Batman ve Garzan barajından su getirileceği iddialarına değinen Demir, “Bu ihtiyaç nereden kaynaklanmaktadır. İyi biliyoruz ki Batman, çıkarılması ucuz ve kaynağı bol olan ve tükenmeyen bir su havzasına sahiptir. Bilindiği gibi enerji bağımlılığını ortadan kaldıracak, çıkarılmasını daha da ucuzlatacak GES kurulumu için gerekli çalışmaları başlatmıştık. Bunu yapmayıp, Garzan veya Malabadi’den su getirmeye yönelik haberlerin yapılması ya iş bilmezliktir yâda rant amaçlıdır. Kayyum atanmadan önce Türkiye şehirleri arasında en ucuz suyu verebilen kent idik. Çalışmalarını başlattığımız GES ve Gaz-Elektrik dönüşüm sistemi ile belki şu anda bir lira ile verebilme, hatta bundan da az, çok cüzi bir bedelle verebilme imkânına sahip olabilecekken, sözü edilen yerlerden suyun getirilmesi ve arıtma maliyetinin artması nedeniyle tonu 15 TL’den düşük olmayacaktır.  Görünen o ki halka hizmetten ziyade, halka ceza gibi bir proje düşünülmektedir. Öyleyse bu işin temelinde bürokratların Batman’ın geleceği ve teminatı olan su havzasını imara açmak istemelerinin bir çabası olmasın. İyi niyete ve hizmete dayalı olmayan belediye kaynaklarını çarçur eden projelerde rol alan bürokratları Batman halkı unutmayacaktır. Er veya geç yaptıklarının hesabını bu halka vereceklerini bilmelerini isteriz” diye konuştu.

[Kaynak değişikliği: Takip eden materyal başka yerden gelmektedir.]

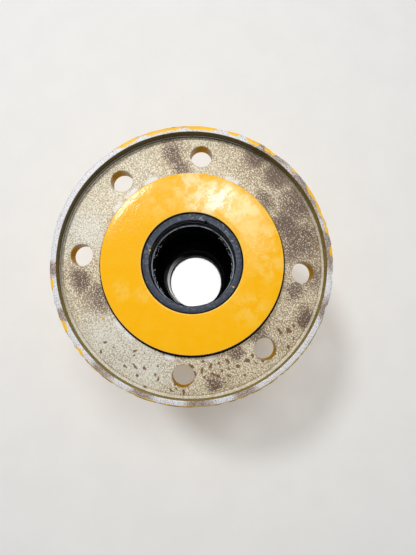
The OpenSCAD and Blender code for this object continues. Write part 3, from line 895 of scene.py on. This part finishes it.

‘İKTİDARIN GÜVENCESİ ALTINDA YOLSUZLUK’

HDP Kadın Meclisi Sözcüsü Ayşe Acar Başaran da, kayyımların iktidarın güvencesi altında yolsuzlukları gerçekleştirdiğini belirterek, “Atanan kayyımlar ile Kürtlerin seçme ve seçilme hakkı ellerinden alındı. Seçilme ve seçme hakkı vermiyoruz denildi. Halkın seçtiğini iktidar görevden alıyor. Ve halkın iradesini gasp ediyor. Batman iki kez kayyım atanması gördü.  İlk atanan kayyıma Batman halkı kendi belediyelerine rekor oranında oy vererek cevap oldu. Halk kendi belediyesini kendi seçmek istiyor. Atanmışları oylarını çalan kişiler olarak görüyor. Halk haklı çıktı. Gelen kayyımlar önce halkın oyunu, sonra belediyenin mallarını, taşınmazlarını ya çaldı yada yandaşlarına peşkeş çekti. Çalmakla yetinmediler. Kürt kültür ve diline yönelik büyük bir saldırı oldu. Asimilasyon politikası tüm yönleri ile kayyım aracılığıyla devreye konuldu. Kadına yönelik bir saldırı durumu da gelişti. Kadın kurumlarının başına erkekler atandı” dedi.